- **EXERCISE DETAILS**: The records follow. Print, word for word, the first line through the "29.8, math.radians(60), 11.6)" line.

* Start *

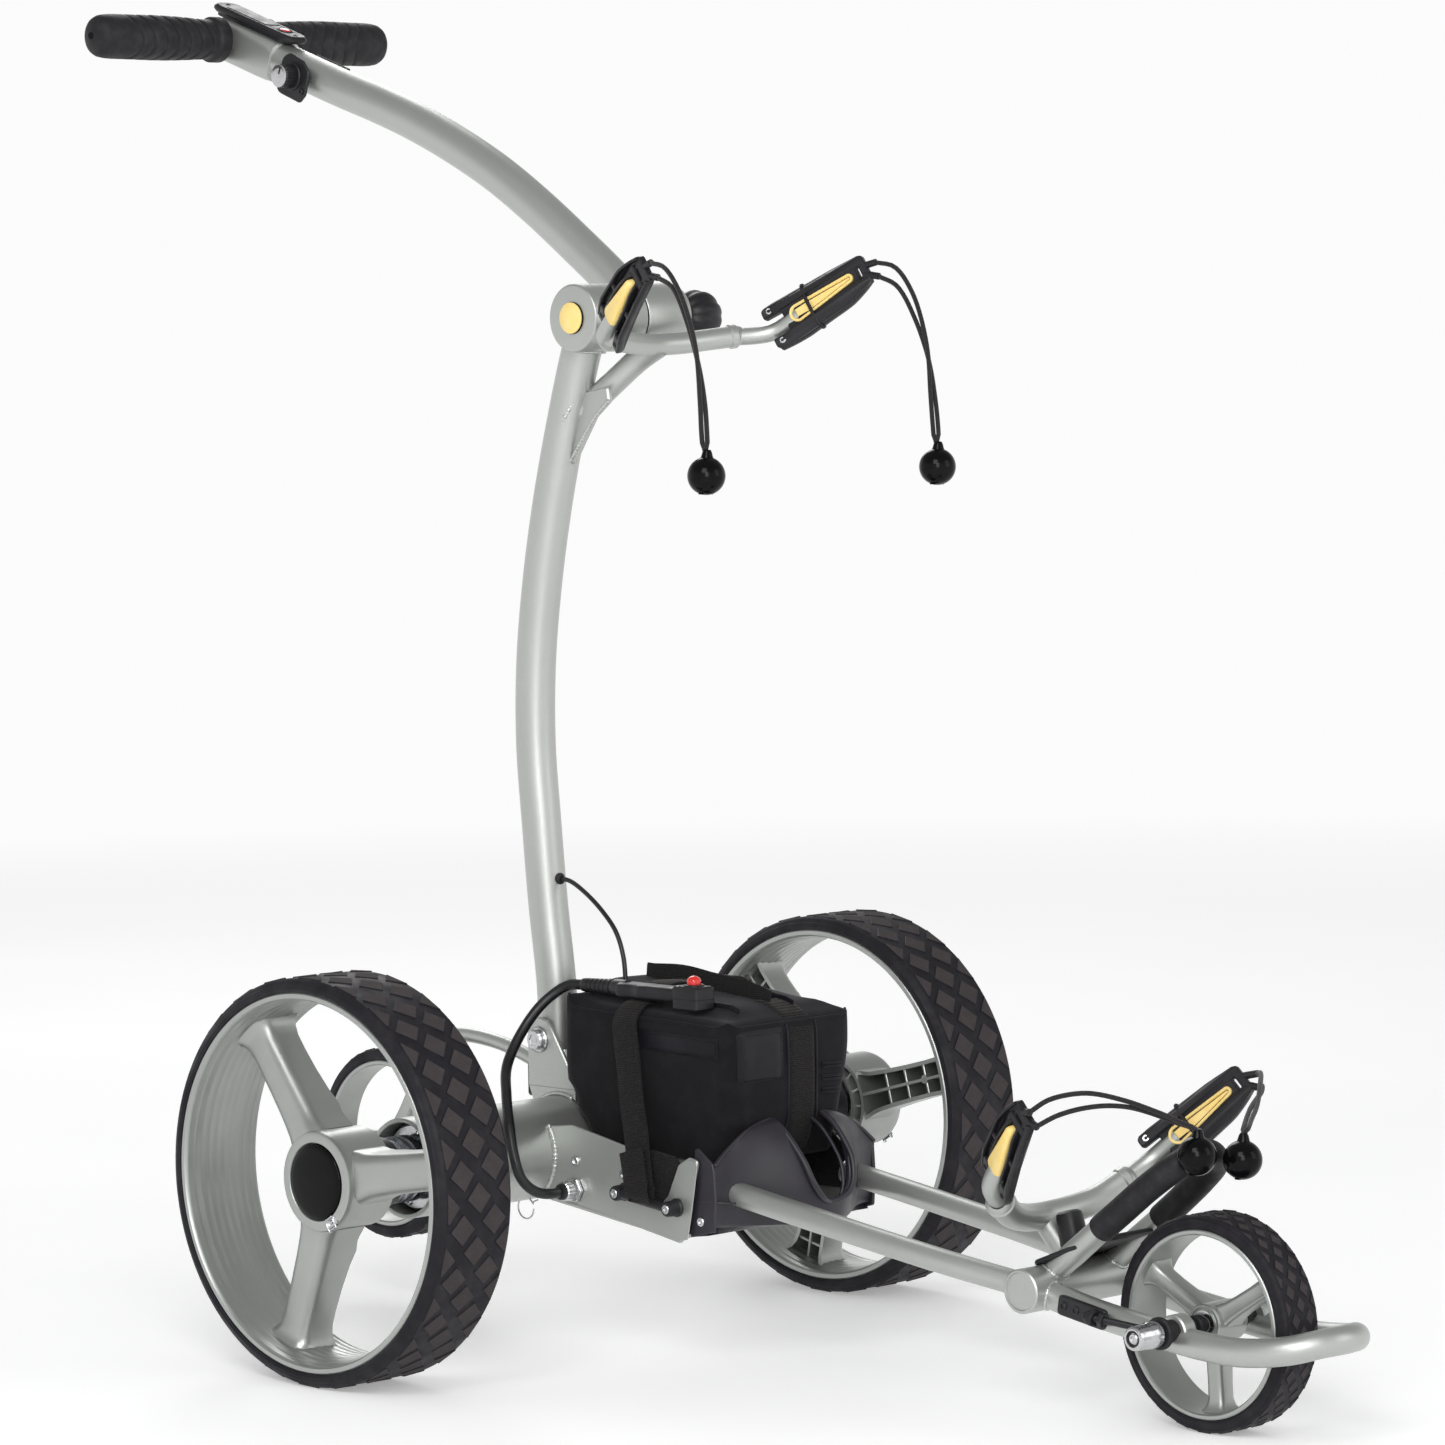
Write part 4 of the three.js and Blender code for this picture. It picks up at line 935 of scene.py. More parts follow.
def add_wheels():
    add_rear_wheel("right", -1, math.radians(8.5))
    add_rear_wheel("left", 1, math.radians(15))
    add_small_wheel("front", "front_wheel", FRONT_X, SMALL_R, 40.4, math.radians(32), 16.6)
    add_small_wheel("antitip", "antitip_wheel", *ANTITIP, 29.8, math.radians(60), 11.6)


# ---- welds, tubes and small hardware -------------------------------------------------------
def seam(origin, direction, radius, about, size):
    """The line where a round tube meets a bar of the given size that lies across the trolley."""
    d = Vector(direction).normalized()
    a = Vector(LEFT)
    count = 40
    u, v = axes_of(d, a)
    made = []
    for i in range(count + 1):
        t = math.tau * i / count
        p = Vector(origin) + (u * math.cos(t) + v * math.sin(t)) * radius
        w = p - Vector(about)
        w -= a * w.dot(a)
        e = d - a * d.dot(a)
        k = (w.dot(e)) ** 2 - e.dot(e) * (w.dot(w) - size * size)
        made.append(p + d * ((-w.dot(e) - math.sqrt(max(k, 0))) / e.dot(e)))
    return made


def barrel(shape, x, z, y0, y1, radius, edge=1.6, material=0, segments=72):
    """A round bar across the trolley with rounded rims."""
    profile = [(0, y0), (radius - edge, y0)]
    profile += [(radius - edge + edge * math.sin(a), y0 + edge * (1 - math.cos(a)))
                for a in (0.5, 1.0, 1.57)]
    profile += [(radius - edge + edge * math.cos(a), y1 - edge * (1 - math.sin(a)))
                for a in (0, 0.6, 1.1, 1.57)]
    profile += [(0, y1)]
    return shape.lathe(profile, (x, 0, z), LEFT, segments, material)


def collar(shape, at, axis, inner, outer, length, material=0):
    """A short sleeve round a tube, its two ends chamfered."""
    h = length / 2
    e = min(1.2, (outer - inner) * 0.5)
    profile = [(inner, -h), (outer - e, -h), (outer, e - h), (outer, h - e), (outer - e, h), (inner, h)]
    return shape.lathe(profile, at, axis, 40, material)


def hexagon(shape, at, axis, radius, length):
    """A hexagon nut or flange standing on at."""
    u, v = axes_of(axis)
    outline = [(radius * math.cos(k * math.pi / 3), radius * math.sin(k * math.pi / 3))
               for k in range(6)]
    centre = Vector(at) + Vector(axis).normalized() * length / 2
    return shape.slab(filleted(outline, 0.8, 3), centre, u, v, length, 0.5)


def knurled(shape, at, axis, radius, length, ridges, depth):
    """A round nut with ridges along it."""
    u, v = axes_of(axis)
    a = Vector(axis).normalized()
    count = ridges * 4
    rings = []
    for h, grow in ((0, -0.9), (0.9, 0), (length - 0.9, 0), (length, -0.9)):
        ring = []
        for i in range(count):
            t = math.tau * i / count
            r = radius + grow - depth * (0.5 + 0.5 * math.cos(ridges * t))
            ring.append(Vector(at) + a * h + (u * math.cos(t) + v * math.sin(t)) * r)
        rings.append(ring)
    return shape.rings(rings)


def threaded(shape, start, end, radius, pitch=1.2, material=0):
    """A rod with thread ridges along it."""
    a, b = Vector(start), Vector(end)
    count = int((b - a).length / pitch * 4)
    path = [a.lerp(b, i / count) for i in range(count + 1)]
    return shape.sweep(path, lambda s: radius - 0.35 * (0.5 + 0.5 * math.cos(s * count * math.pi / 2)),
                       16, material, ends=0.5)


def plane_line(points, y):
    """Points (x, z) standing along the trolley at y."""
    return [(x, y, z) for x, z in points]


# ---- mast and handle -----------------------------------------------------------------------
MAST_LINE = [
    (-24, 232), (-25, 282), (-33, 347), (-39, 412), (-44, 477), (-42, 542), (-33, 607),
    (-19, 672), (-1, 736), (16, 788), (24, 808),
]
HANDLE_LINE = [
    (24, 826), (-14, 855), (-42, 875), (-87, 906), (-134, 935), (-181, 959), (-229, 980),
    (-278, 998), (-327, 1014), (-390, 1036), (-452, 1058),
]


def add_mast():
    shape = Shape(SILVER, RECESS_SHADE)
    path = spline(plane_line(MAST_LINE, MAST_Y), 70)
    shape.sweep(path, MAST_R, 48, ends=0.8)
    barrel(shape, *FOLD, -53.5, 5.0, FOLD_R, 2.2)
    shape.made("mast_tube_piece", "mast", ["mast_tube"], 40)
    bead = Shape(WELD)
    bead.weld(seam((24, MAST_Y, 800), (0.45, 0, 0.9), MAST_R, FOLD_AT, FOLD_R), 1.5)
    bead.made("mast_weld", "mast")
    washer = Shape(BLACK).lathe([(6, 5.1), (26.2, 5.1), (26.2, 5.7), (6, 5.7)], FOLD_AT, LEFT, 64)
    washer.made("fold_washer", "mast")
    grommet = Shape(GRIP).lathe(
        [(1.95, -1.4), (4.2, -1.4), (4.6, -0.6), (4.6, 1.2), (3.6, 2.2), (1.95, 2.6)],
        (-19, MAST_Y, 369), (1, 0, 0.1), 24)
    grommet.made("mast_grommet", "mast")


ALONG = Vector((0.943, 0, -0.333)).normalized()
ABOVE = Vector((0.333, 0, 0.943)).normalized()
DIAL = (71, -18.3)  # along and above the head


def head_at(a, h, y=HANDLE_Y):
    """A point a along the cast head and h above it."""
    return Vector((-425, y, 1066)) + ALONG * a + ABOVE * h


def eased(value):
    """A smooth step from 0 to 1."""
    t = min(1, max(0, value))
    return t * t * (3 - 2 * t)


def add_handle():
    shape = Shape(SILVER)
    path = spline(plane_line(HANDLE_LINE, HANDLE_Y), 90)
    shape.sweep(path, MAST_R, 48, ends=0.8)
    barrel(shape, *FOLD, 5.8, 53.5, FOLD_R, 2.2)
    # The cast head: a squarer sleeve over the tube's end that takes the crossbar.
    run = [head_at(a, -17.6) for a in (34, 32, 26, 14, 0, -12, -24, -34, -42, -47, -50)]

    def head_size(share):
        grow = eased(share / 0.12)
        shrink = 1 - 0.28 * eased((share - 0.8) / 0.2)
        return ((14.8 + 2.1 * grow) * shrink, (15.6 + 2.4 * grow) * shrink)

    shape.sweep(run, head_size, 48, ends=1.0, hint=ABOVE, square=lambda s: 2.3 + 2.4 * eased(s / 0.3))
    barrel(shape, *BAR, HANDLE_Y - 150, HANDLE_Y + 150, 11, 1.5)
    shape.made("handle_tube_piece", "handle", ["handle_tube"], 40)
    bead = Shape(WELD)
    bead.weld(seam((15, HANDLE_Y, 832), (20, 0, -15), MAST_R, FOLD_AT, FOLD_R), 1.5)
    bead.made("handle_weld", "handle")
    for word, s in SIDES.items():
        add_grip(word, s)
    add_console()
    add_knob()


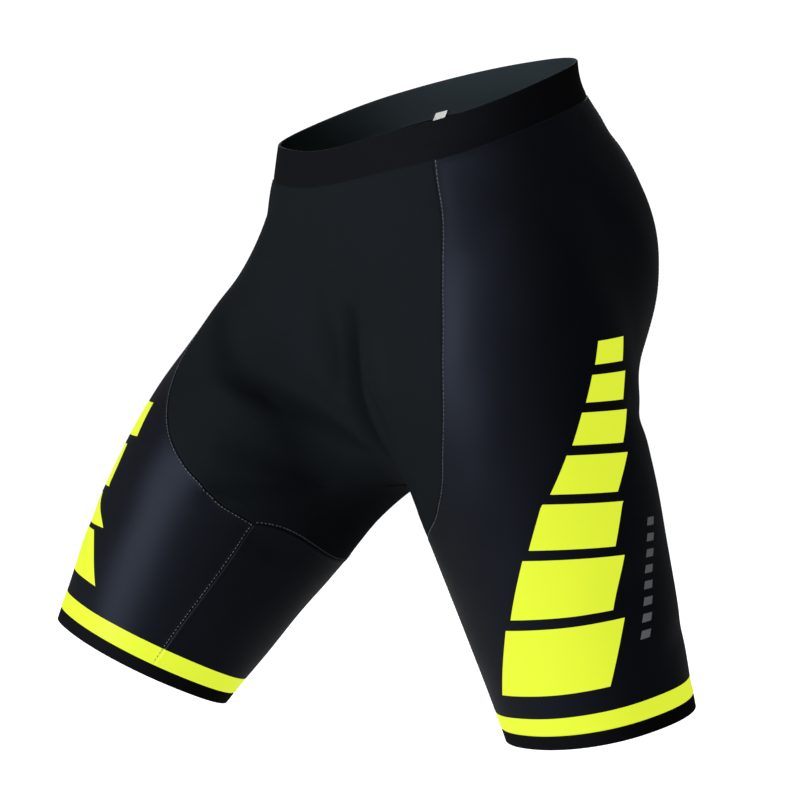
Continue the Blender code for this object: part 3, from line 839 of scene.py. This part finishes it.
def add_node(tree, kind, inputs=(), **settings):
    """A shader node with its settings and inputs."""
    node = tree.nodes.new("ShaderNode" + kind)
    for name, value in settings.items():
        setattr(node, name, value)
    return put(tree, node, inputs)


def math(tree, operation, *values):
    """A Math node's result."""
    return add_node(tree, "Math", enumerate(values), operation=operation).outputs[0]


def noise(tree, place, scale, detail):
    """A Noise Texture's value at a place."""
    return add_node(tree, "TexNoise", {"Vector": place, "Scale": scale, "Detail": detail}).outputs["Fac"]


def mix_colour(tree, amount, first, second):
    """The first colour, turning into the second by an amount.

    A Mix node's colours are its seventh and eighth inputs and its third output.
    """
    return add_node(tree, "Mix", {0: amount, 6: first, 7: second}, data_type="RGBA").outputs[2]


def new_group(name, numbers, results):
    """A shader group that reads the cloth's UV map and some numbers, and the sockets of its two end nodes."""
    tree = bpy.data.node_groups.new(name, "ShaderNodeTree")
    sockets = [("Cloth", "INPUT", "NodeSocketVector")]
    sockets += [(number, "INPUT", "NodeSocketFloat") for number in numbers]
    sockets += [(result, "OUTPUT", "NodeSocketFloat") for result in results]
    for socket, way, kind in sockets:
        tree.interface.new_socket(socket, in_out=way, socket_type=kind)
    return tree, tree.nodes.new("NodeGroupInput").outputs, tree.nodes.new("NodeGroupOutput").inputs


@lru_cache(maxsize=None)
def knit_group():
    """Fine loops and a little yarn unevenness as a height, and a broad change of tone.

    The loops are the sine of the place across times the sine of the place along, in pitches.
    """
    tree, given, results = new_group("Stretch Knit", ("Pitch", "Tone Spread"), ("Height", "Tone"))
    place = add_node(tree, "SeparateXYZ", {0: given["Cloth"]}).outputs
    waves = [
        math(tree, "SINE", math(tree, "DIVIDE", math(tree, "MULTIPLY", place[axis], TURN), given["Pitch"]))
        for axis in "XY"
    ]
    yarn, broad = noise(tree, given["Cloth"], 900.0, 2.0), noise(tree, given["Cloth"], 16.0, 3.0)
    loops = math(tree, "MULTIPLY", math(tree, "MULTIPLY", *waves), 0.5)
    tree.links.new(math(tree, "ADD", loops, yarn), results["Height"])
    swing = math(tree, "MULTIPLY", math(tree, "SUBTRACT", broad, 0.5), given["Tone Spread"])
    tree.links.new(math(tree, "ADD", swing, 1.0), results["Tone"])
    return tree


@lru_cache(maxsize=None)
def bar_group():
    """Mask of a slanted bar: within its half width and half height, the width slid by the height."""
    tree, given, results = new_group(
        "Slanted Bar", ("Across", "Up", "Half Width", "Half Height", "Slant"), ("Mask",))
    place = add_node(tree, "SeparateXYZ", {0: given["Cloth"]}).outputs
    up = math(tree, "SUBTRACT", place["Y"], given["Up"])
    across = math(tree, "SUBTRACT", place["X"], given["Across"])
    across = math(tree, "SUBTRACT", across, math(tree, "MULTIPLY", up, given["Slant"]))
    inside = [
        math(tree, "LESS_THAN", math(tree, "ABSOLUTE", value), given[limit])
        for value, limit in ((across, "Half Width"), (up, "Half Height"))
    ]
    tree.links.new(math(tree, "MULTIPLY", *inside), results["Mask"])
    return tree


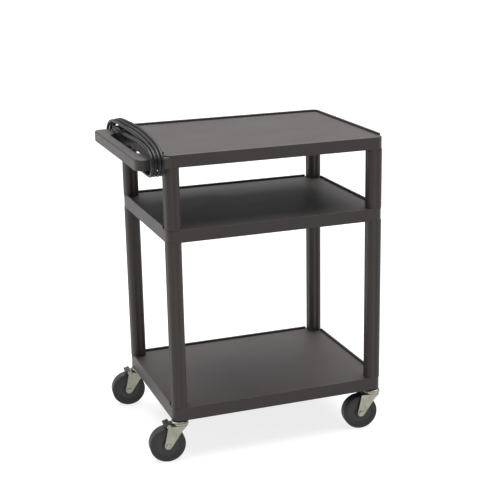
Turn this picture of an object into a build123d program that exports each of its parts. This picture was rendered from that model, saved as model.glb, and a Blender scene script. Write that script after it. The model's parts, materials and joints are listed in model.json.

* End *

- **TASK ANSWER**:
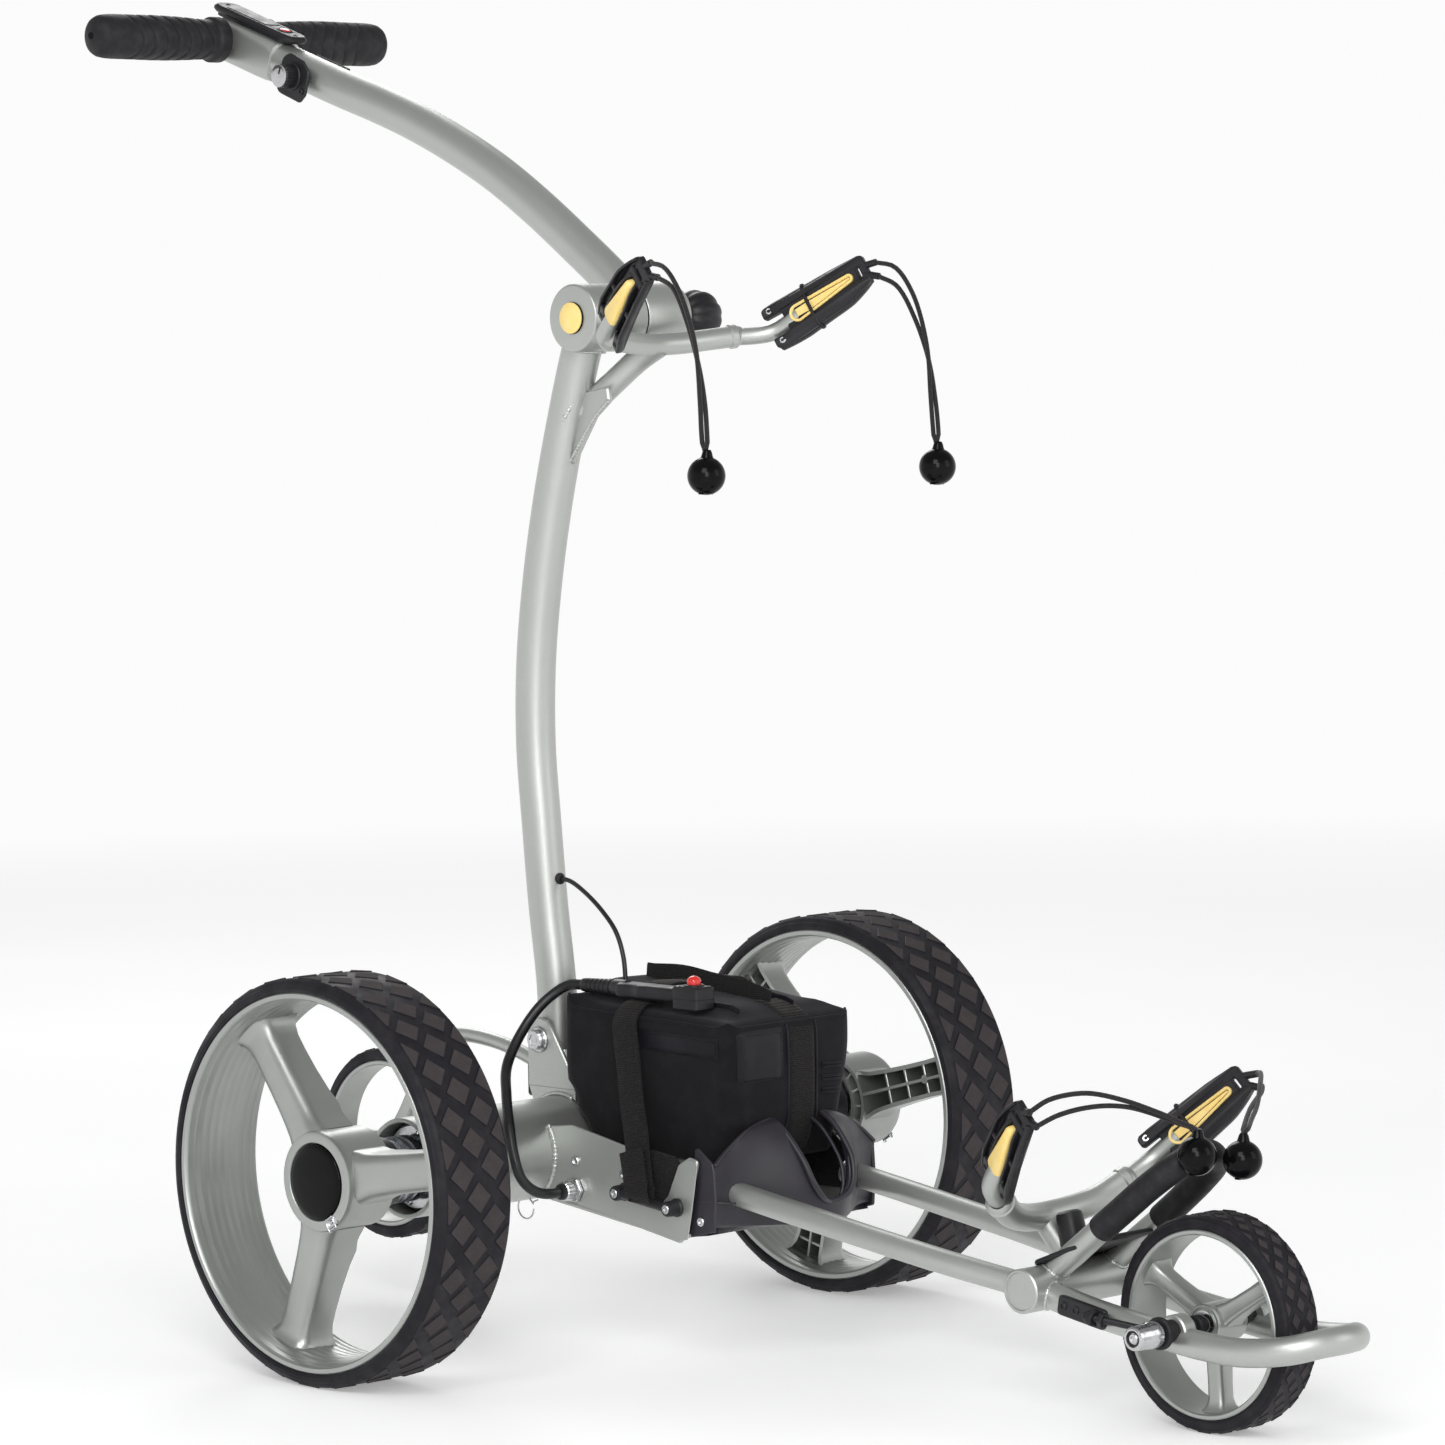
Write part 4 of the three.js and Blender code for this picture. It picks up at line 935 of scene.py. More parts follow.
def add_wheels():
    add_rear_wheel("right", -1, math.radians(8.5))
    add_rear_wheel("left", 1, math.radians(15))
    add_small_wheel("front", "front_wheel", FRONT_X, SMALL_R, 40.4, math.radians(32), 16.6)
    add_small_wheel("antitip", "antitip_wheel", *ANTITIP, 29.8, math.radians(60), 11.6)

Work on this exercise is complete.